Fue una de las decenas de ovaciones que hubo esta noche de diciembre de 2012 en homenaje a uno de los actores más polifacéticos, prolíficos y geniales que ha tenido la escena española (el cine, el teatro) a lo largo de los últimos cuarenta años. Talento, entusiasmo, el gen de una locura que se le manifestó en ocasiones memorables que la memoria ha convertido en sublimes. Como cuando disparó su mano enorme contra el rostro de Charlton Heston en un rodaje en Oslo, en 1972. Fue sustituido por Sancho Gracia e inmediatamente recluido en una clínica en la que le trataron ese brote del que él luego habló con la solemnidad, y con el humor, con que trató tanto las cosas grandes como las cosas pequeñas. Huía entonces, y luego huyó toda su vida, de aquella caparazón de galán ligón que había fabricado para él la industria del cine; recorrió todos los espacios de la escena, buscándose a sí mismo en los personajes que interpretó, porque también se buscaba a sí mismo en la vida. Tenía al morir 72 años, se había casado muy pronto, había tenido tantas novias como las que caben en una agenda grande, y haciendo Las siete lunas, en adaptación de su maestro Rafael Azcona, se enamoró de su compañera la actriz María Elías, que fue el alma de este homenaje del Español. Se enamoraron, y se casaron un día antes de la muerte de Juan Luis, que falleció el 22 de junio de este año que ahora termina gélido en la Península, incluido San Roque, donde nació y donde un teatro honra su memoria.
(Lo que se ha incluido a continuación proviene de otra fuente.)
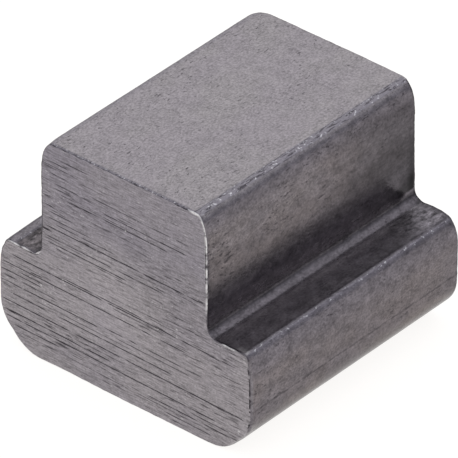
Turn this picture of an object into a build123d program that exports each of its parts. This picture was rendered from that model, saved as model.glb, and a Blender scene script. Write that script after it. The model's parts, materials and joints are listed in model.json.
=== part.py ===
"""T-slot nut blank, size 10: a short length sawn from drawn steel bar of T section.

The bar's neck stands up between the lips of a machine table's T-slot and its
flange lies in the undercut below them. The blank has no thread yet.

Frame: X across the bar, Y along it, Z up. The origin is the middle of the
base, so the flange stands on z = 0 and the sawn ends face -Y and +Y.
All sizes are in millimetres.
"""

import os

from build123d import *

# Section of the bar
FLANGE_WIDTH = 14.8  # across the foot of the T
FLANGE_HEIGHT = 5.7  # base to the shoulders that bear on the slot's lips
NECK_WIDTH = 9.7  # across the upright, which guides in a 10 mm slot
TOTAL_HEIGHT = 12.0  # base to the top of the neck

# Length left between the two saw cuts
LENGTH = 14.4

# Convex long edges as the die leaves them, each a quarter of an ellipse: it
# turns quickly where it leaves the top face and runs out slowly down the side.
NECK_EDGE_IN = 0.6  # how far in from the side the top face goes flat
NECK_EDGE_DOWN = 1.7  # how far down from the top the side goes flat
FLANGE_EDGE_IN = 0.5
FLANGE_EDGE_DOWN = 1.75

# Other long edges
ROOT_RADIUS = 0.55  # hollow corner between neck and shoulder
BASE_CHAMFER = 1.6  # 45 degree lead along both lower edges of the flange
BASE_BLEND = 2.0  # radius that rounds each chamfer into the base and the side

# Arris taken off all round each sawn end when the blank is deburred
SAWN_EDGE_BREAK = 0.08


def die_rounded_edge(side, top, inward, down):
    """Quarter ellipse that joins the side at x = side to the top face at z = top."""
    return EllipticalCenterArc((side - inward, top - down), inward, down, 0, arc_size=90)


def bar_section():
    """The T section as one face, standing where the bar's +Y end will be."""
    side = FLANGE_WIDTH / 2
    neck = NECK_WIDTH / 2
    neck_flat = neck - NECK_EDGE_IN
    with BuildSketch(Plane.XZ.offset(-LENGTH / 2)) as section:
        with BuildLine():
            FilletPolyline(
                (-side, FLANGE_HEIGHT - FLANGE_EDGE_DOWN),
                (-side, BASE_CHAMFER),
                (BASE_CHAMFER - side, 0),
                (side - BASE_CHAMFER, 0),
                (side, BASE_CHAMFER),
                (side, FLANGE_HEIGHT - FLANGE_EDGE_DOWN),
                radius=BASE_BLEND,
            )
            flange_edge = die_rounded_edge(side, FLANGE_HEIGHT, FLANGE_EDGE_IN, FLANGE_EDGE_DOWN)
            shoulder = FilletPolyline(
                (side - FLANGE_EDGE_IN, FLANGE_HEIGHT),
                (neck, FLANGE_HEIGHT),
                (neck, TOTAL_HEIGHT - NECK_EDGE_DOWN),
                radius=ROOT_RADIUS,
            )
            neck_edge = die_rounded_edge(neck, TOTAL_HEIGHT, NECK_EDGE_IN, NECK_EDGE_DOWN)
            mirror([flange_edge, shoulder, neck_edge], about=Plane.YZ)
            Line((-neck_flat, TOTAL_HEIGHT), (neck_flat, TOTAL_HEIGHT))
        make_face()
    return section.sketch


def t_slot_nut():
    """The bar cut to length, with the arris off both sawn ends."""
    blank = extrude(bar_section(), amount=LENGTH)
    along = blank.faces().sort_by(Axis.Y)
    sawn_edges = along[0].edges() + along[-1].edges()
    return chamfer(sawn_edges, SAWN_EDGE_BREAK)


if __name__ == "__main__":
    nut = t_slot_nut()
    nut.label = "t_slot_nut"
    os.makedirs("parts", exist_ok=True)
    export_step(nut, "parts/t_slot_nut.step")
    size = nut.bounding_box().size
    print(f"t_slot_nut {size.X:.2f} x {size.Y:.2f} x {size.Z:.2f} mm, {nut.volume:.1f} mm3")
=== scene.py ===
"""A T-slot nut blank: a short length sawn from drawn steel bar of T section.

The blank is one shell, built in the row frame: X across the section, Y along the bar, Z up.
An end is -1 for the sawn end at -Y, called the front, and 1 for the back. Properties, floor and
camera are in metres. The shell is worked out in plain millimetres and scaled when it becomes a mesh.
"""
import json
import math
import random
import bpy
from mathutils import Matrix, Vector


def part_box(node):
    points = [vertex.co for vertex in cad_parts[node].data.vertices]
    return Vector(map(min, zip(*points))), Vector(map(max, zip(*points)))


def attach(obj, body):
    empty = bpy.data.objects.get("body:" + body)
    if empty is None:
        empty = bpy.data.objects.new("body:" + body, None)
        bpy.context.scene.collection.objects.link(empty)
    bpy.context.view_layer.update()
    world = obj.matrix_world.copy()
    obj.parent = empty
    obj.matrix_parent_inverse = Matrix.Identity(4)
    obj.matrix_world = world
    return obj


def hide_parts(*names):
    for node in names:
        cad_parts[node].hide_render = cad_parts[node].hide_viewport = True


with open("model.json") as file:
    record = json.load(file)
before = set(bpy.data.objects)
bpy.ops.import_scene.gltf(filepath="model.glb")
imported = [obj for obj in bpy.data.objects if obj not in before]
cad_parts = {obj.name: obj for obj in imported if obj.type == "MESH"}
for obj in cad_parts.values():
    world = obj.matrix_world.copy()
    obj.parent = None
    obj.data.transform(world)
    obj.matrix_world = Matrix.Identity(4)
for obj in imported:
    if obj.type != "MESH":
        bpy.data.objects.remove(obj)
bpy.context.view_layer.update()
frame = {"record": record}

from types import SimpleNamespace

import bpy
import numpy as np
from bpy.props import FloatProperty, FloatVectorProperty, IntProperty, PointerProperty
from mathutils import Matrix, Vector, noise

bl_info = {
    "name": "T-slot Nut Blank",
    "version": (1, 0, 0),
    "blender": (4, 5, 0),
    "location": "3D View > Sidebar > Nut",
    "description": "Makes a sawn length of drawn steel T bar, and a plain stage for it",
    "category": "Add Mesh",
}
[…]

Se dice, con razón, que, como ocurre en la literatura, en las artes plásticas e incluso en el comercio, el mundo de la escena se junta tan solo para saludar al final de los estrenos. No es verdad. A este homenaje a Galiardo, a aquel funeral por Galiardo, a las llamadas de Galiardo (que en su vida debió gastar una fortuna en teléfonos) acudió todo dios, incluido Dios, según algunos de los que intervinieron. Y todos los que cupieron en el largo elenco de intervinientes tuvieron algo que contar, gracioso, solemne, reflexivo, autobiográfico, sobre el actor que, desde la escena, decía o actuaba, a veces contra sí mismo, disfrazado de Quijote, de Avaro, de abogado infeliz, de casado infiel, de compañero de luchas surrealistas por las tierras de Portugal y España junto a uno de sus grandes amigos y compinches, Juan Echanove, que estaba detrás de mi, riendo a carcajadas media parte del homenaje y llorando a lágrima viva en los últimos tramos del adiós, cuando ya fue Galiardo solo, en un documental muy expresivo de su vida, el que dominó la pantalla.

Fue un homenaje emocionante a un entusiasta; cuando llamaba lo hacía para pedir cariño; llamaba también para darlo; con un pudor que ocultaba detrás de un histrionismo sobrevenido para vencer la timidez (Santiago Segura contó cómo Juan Luis se arrodillaba ante él en la Gran Vía, para celebrar su «ingenuidad chotuna»), Galiardo era él mismo y todos los galiardos a la vez, ocupaba un inmenso espacio para dirigirse a los demás porque no quería que por el resquicio que dejara se colara el hielo de la indiferencia. Amó muchísimo, pero no sólo a las mujeres y a los hombres; en realidad amó la vida a manos llenas y tenía un talento superlativo; como lo derramó tanto como derramó la amistad, la gente en este país, que tarda en enterarse de las cosas, no supo a tiempo que Galiardo era una combinación de Mastroianni y de Gassman, que en otro país y en otros aires hubiera descolgado el teléfono, a veces, con mucha mayor fortuna que la que él tuvo en vida.

Era un tipo noble e inolvidable. Ver el patio de butacas del Español lleno de la gente que lo quiso, en este país donde para decir que quieres a alguien tienes que mirar alrededor, para que no se diga que eres un blando, fue una de esas buenas cosas por las que merece vencer el frío y salir de casa a darle un abrazo a la memoria de un amigo.